**What needs to be done:**
Copy out every line exactly as given.

++++++++++

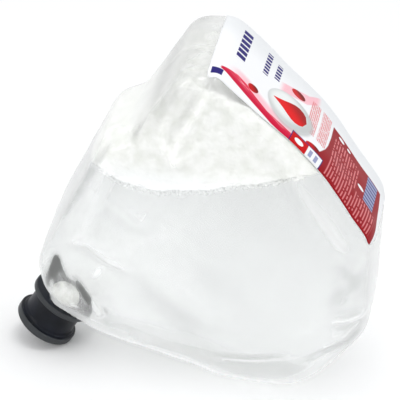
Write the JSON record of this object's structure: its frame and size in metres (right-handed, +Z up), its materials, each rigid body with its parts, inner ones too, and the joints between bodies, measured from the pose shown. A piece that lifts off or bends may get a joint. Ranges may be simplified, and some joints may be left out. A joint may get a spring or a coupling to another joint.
{
  "type": "hand soap refill pack",
  "caption": "Soft clear bag of liquid hand soap with foam on top, a paper label down one sloping side and a black flanged spout at its low corner.",
  "frame": {"origin": "on the floor under the middle of the pack's bounding box", "axes": "+Z up; +X along the pack, away from the spout; +Y through its depth, away from the front panel"},
  "size_m": [0.138, 0.056, 0.1369],
  "materials": {
    "clear_film": "thin clear blown film, glossy, softly wrinkled",
    "liquid_soap": "clear colourless liquid",
    "soap_foam": "white foam of fine bubbles",
    "label_paper": "printed label with a satin varnish, red and white",
    "spout_plastic": "satin black moulded plastic",
    "seal_film": "wrinkled white sealing film"
  },
  "bodies": {
    "root": {"clear_bag": "clear_film", "liquid_soap": "liquid_soap", "soap_foam": "soap_foam", "label": "label_paper", "spout": "spout_plastic", "spout_seal": "seal_film"}
  },
  "joints": []
}
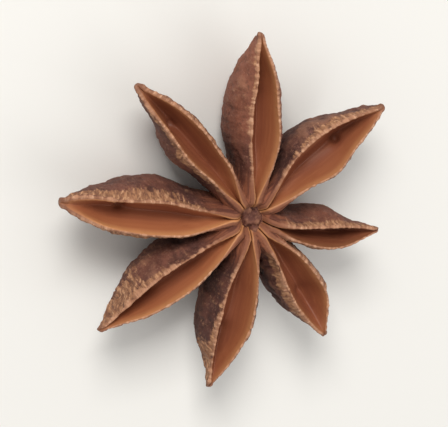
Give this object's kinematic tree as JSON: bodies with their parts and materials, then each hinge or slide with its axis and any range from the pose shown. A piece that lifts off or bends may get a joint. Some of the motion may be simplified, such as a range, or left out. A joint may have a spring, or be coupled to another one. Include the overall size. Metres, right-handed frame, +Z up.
{
  "type": "star anise pod",
  "caption": "Dried star-shaped spice pod: boat-shaped follicles, split open along the top, fused round a short woody column. Used whole to flavour food.",
  "frame": {"origin": "on the ground under the middle of the pod's box; the column stands 3.0 mm towards +X and 0.8 mm towards -Y of it", "axes": "+Z up along the column, open side of the follicles up; +Y along the follicle that points up in the picture; +X to the picture's right"},
  "size_m": [0.0336, 0.036, 0.009],
  "materials": {
    "husk": "dry woody husk, satin inside the hollows and matt and wrinkled outside"
  },
  "bodies": {
    "root": {"star_anise_pod": "husk"}
  },
  "joints": []
}
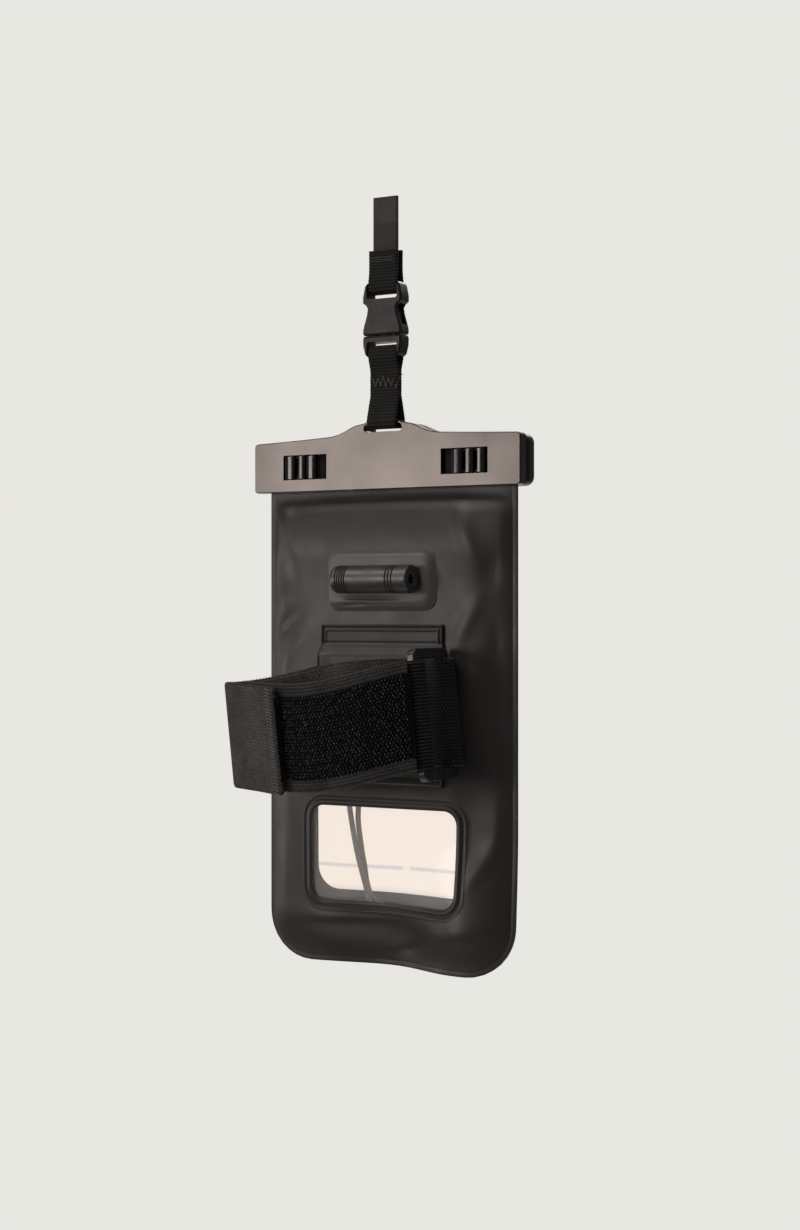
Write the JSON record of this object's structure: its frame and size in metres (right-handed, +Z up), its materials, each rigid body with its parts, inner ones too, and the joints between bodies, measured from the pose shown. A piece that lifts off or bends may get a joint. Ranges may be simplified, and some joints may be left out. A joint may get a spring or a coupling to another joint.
{
  "type": "phone armband case",
  "caption": "Waterproof phone pouch with a sliding-lock clamp, an armband threaded through a patch on its back, an earphone socket, a clear window and the end of a buckled lanyard.",
  "frame": {"origin": "centre of the lanyard slot in the clamp's tab, on the pouch's middle plane", "axes": "+Z up as the pouch hangs, -Y out of its back with the armband, +X along the clamp"},
  "size_m": [0.11, 0.0509, 0.2765],
  "materials": {
    "clamp_plastic": "gloss",
    "pouch_vinyl": "matte",
    "clear_film": "clear",
    "webbing": "woven",
    "pile_strap": "pile",
    "buckle_plastic": "satin",
    "soft_rubber": "matte",
    "metal": "polished"
  },
  "bodies": {
    "case": {"rear_jaw": "clamp_plastic", "front_jaw": "clamp_plastic", "jaw_seal": "soft_rubber", "pouch_rear_sheet": "pouch_vinyl", "pouch_front_sheet": "pouch_vinyl", "rear_window_panel": "clear_film", "front_screen_panel": "clear_film", "jack_pad": "soft_rubber", "jack_barrel": "soft_rubber", "jack_sleeve": "metal", "audio_lead": "soft_rubber", "audio_plug": "soft_rubber", "strap_patch": "pouch_vinyl", "armband_ring": "buckle_plastic", "arm_strap": "pile_strap", "ring_elastic_loop": "webbing", "hook_tape": "pile_strap", "lanyard_loop": "webbing", "buckle_male": "buckle_plastic"},
    "lock_left": {"lock_slider_left": "clamp_plastic"},
    "lock_right": {"lock_slider_right": "clamp_plastic"},
    "lanyard_top": {"buckle_female": "buckle_plastic", "upper_webbing": "webbing", "neck_strap": "webbing"}
  },
  "joints": [
    {"name": "lock_left_slide", "type": "slide", "parent": "case", "child": "lock_left", "axis": [1, 0, 0], "range_m": [0, 0.004]},
    {"name": "lock_right_slide", "type": "slide", "parent": "case", "child": "lock_right", "axis": [-1, 0, 0], "range_m": [-0.0008, 0.0032]},
    {"name": "buckle_release", "type": "slide", "parent": "case", "child": "lanyard_top", "axis": [0, 0, 1], "range_m": [0, 0.012]}
  ]
}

++++++++++

**Response to this exercise:**
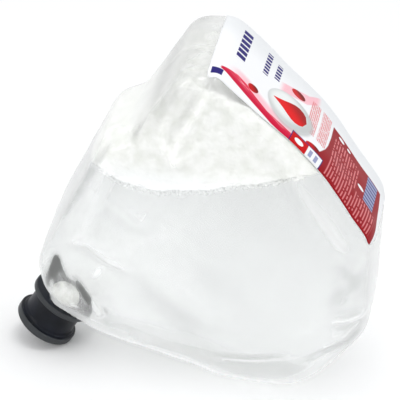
Write the JSON record of this object's structure: its frame and size in metres (right-handed, +Z up), its materials, each rigid body with its parts, inner ones too, and the joints between bodies, measured from the pose shown. A piece that lifts off or bends may get a joint. Ranges may be simplified, and some joints may be left out. A joint may get a spring or a coupling to another joint.
{
  "type": "hand soap refill pack",
  "caption": "Soft clear bag of liquid hand soap with foam on top, a paper label down one sloping side and a black flanged spout at its low corner.",
  "frame": {"origin": "on the floor under the middle of the pack's bounding box", "axes": "+Z up; +X along the pack, away from the spout; +Y through its depth, away from the front panel"},
  "size_m": [0.138, 0.056, 0.1369],
  "materials": {
    "clear_film": "thin clear blown film, glossy, softly wrinkled",
    "liquid_soap": "clear colourless liquid",
    "soap_foam": "white foam of fine bubbles",
    "label_paper": "printed label with a satin varnish, red and white",
    "spout_plastic": "satin black moulded plastic",
    "seal_film": "wrinkled white sealing film"
  },
  "bodies": {
    "root": {"clear_bag": "clear_film", "liquid_soap": "liquid_soap", "soap_foam": "soap_foam", "label": "label_paper", "spout": "spout_plastic", "spout_seal": "seal_film"}
  },
  "joints": []
}
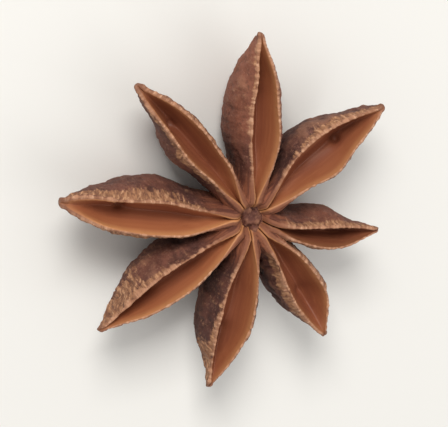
Give this object's kinematic tree as JSON: bodies with their parts and materials, then each hinge or slide with its axis and any range from the pose shown. A piece that lifts off or bends may get a joint. Some of the motion may be simplified, such as a range, or left out. A joint may have a spring, or be coupled to another one. Include the overall size. Metres, right-handed frame, +Z up.
{
  "type": "star anise pod",
  "caption": "Dried star-shaped spice pod: boat-shaped follicles, split open along the top, fused round a short woody column. Used whole to flavour food.",
  "frame": {"origin": "on the ground under the middle of the pod's box; the column stands 3.0 mm towards +X and 0.8 mm towards -Y of it", "axes": "+Z up along the column, open side of the follicles up; +Y along the follicle that points up in the picture; +X to the picture's right"},
  "size_m": [0.0336, 0.036, 0.009],
  "materials": {
    "husk": "dry woody husk, satin inside the hollows and matt and wrinkled outside"
  },
  "bodies": {
    "root": {"star_anise_pod": "husk"}
  },
  "joints": []
}
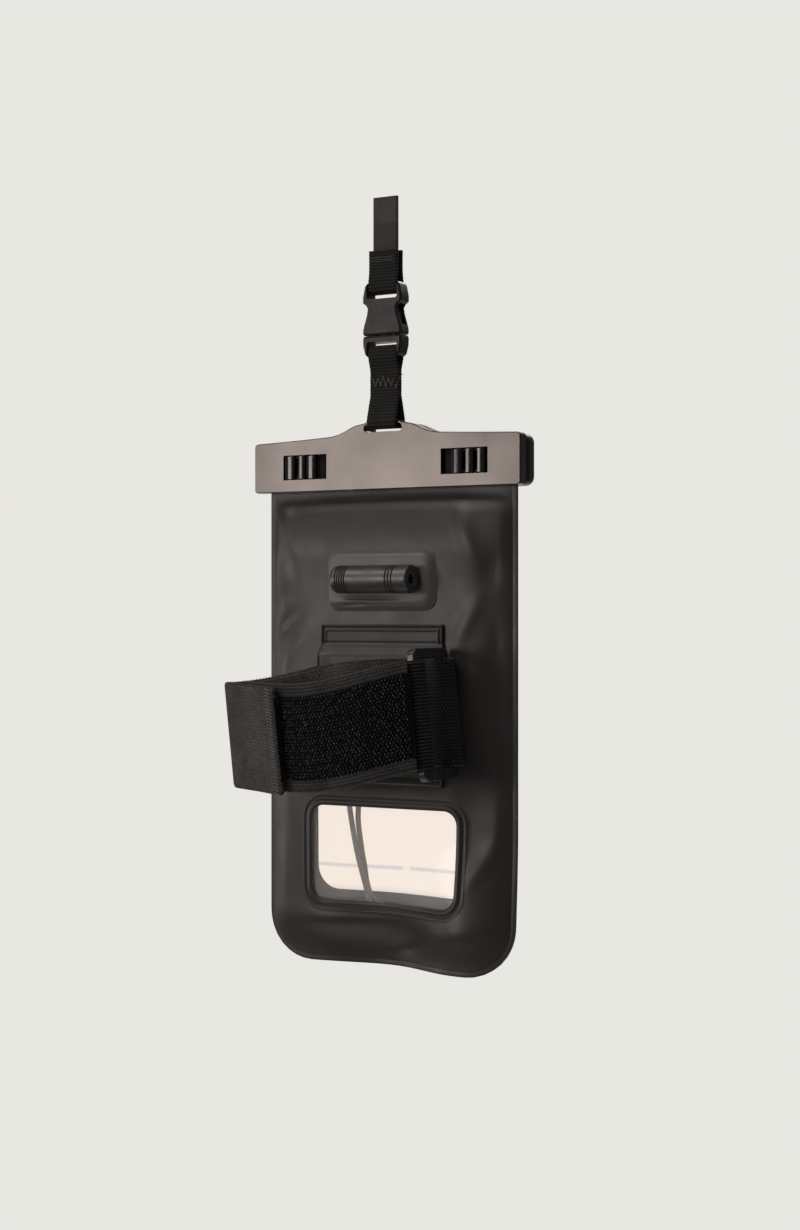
Write the JSON record of this object's structure: its frame and size in metres (right-handed, +Z up), its materials, each rigid body with its parts, inner ones too, and the joints between bodies, measured from the pose shown. A piece that lifts off or bends may get a joint. Ranges may be simplified, and some joints may be left out. A joint may get a spring or a coupling to another joint.
{
  "type": "phone armband case",
  "caption": "Waterproof phone pouch with a sliding-lock clamp, an armband threaded through a patch on its back, an earphone socket, a clear window and the end of a buckled lanyard.",
  "frame": {"origin": "centre of the lanyard slot in the clamp's tab, on the pouch's middle plane", "axes": "+Z up as the pouch hangs, -Y out of its back with the armband, +X along the clamp"},
  "size_m": [0.11, 0.0509, 0.2765],
  "materials": {
    "clamp_plastic": "gloss",
    "pouch_vinyl": "matte",
    "clear_film": "clear",
    "webbing": "woven",
    "pile_strap": "pile",
    "buckle_plastic": "satin",
    "soft_rubber": "matte",
    "metal": "polished"
  },
  "bodies": {
    "case": {"rear_jaw": "clamp_plastic", "front_jaw": "clamp_plastic", "jaw_seal": "soft_rubber", "pouch_rear_sheet": "pouch_vinyl", "pouch_front_sheet": "pouch_vinyl", "rear_window_panel": "clear_film", "front_screen_panel": "clear_film", "jack_pad": "soft_rubber", "jack_barrel": "soft_rubber", "jack_sleeve": "metal", "audio_lead": "soft_rubber", "audio_plug": "soft_rubber", "strap_patch": "pouch_vinyl", "armband_ring": "buckle_plastic", "arm_strap": "pile_strap", "ring_elastic_loop": "webbing", "hook_tape": "pile_strap", "lanyard_loop": "webbing", "buckle_male": "buckle_plastic"},
    "lock_left": {"lock_slider_left": "clamp_plastic"},
    "lock_right": {"lock_slider_right": "clamp_plastic"},
    "lanyard_top": {"buckle_female": "buckle_plastic", "upper_webbing": "webbing", "neck_strap": "webbing"}
  },
  "joints": [
    {"name": "lock_left_slide", "type": "slide", "parent": "case", "child": "lock_left", "axis": [1, 0, 0], "range_m": [0, 0.004]},
    {"name": "lock_right_slide", "type": "slide", "parent": "case", "child": "lock_right", "axis": [-1, 0, 0], "range_m": [-0.0008, 0.0032]},
    {"name": "buckle_release", "type": "slide", "parent": "case", "child": "lanyard_top", "axis": [0, 0, 1], "range_m": [0, 0.012]}
  ]
}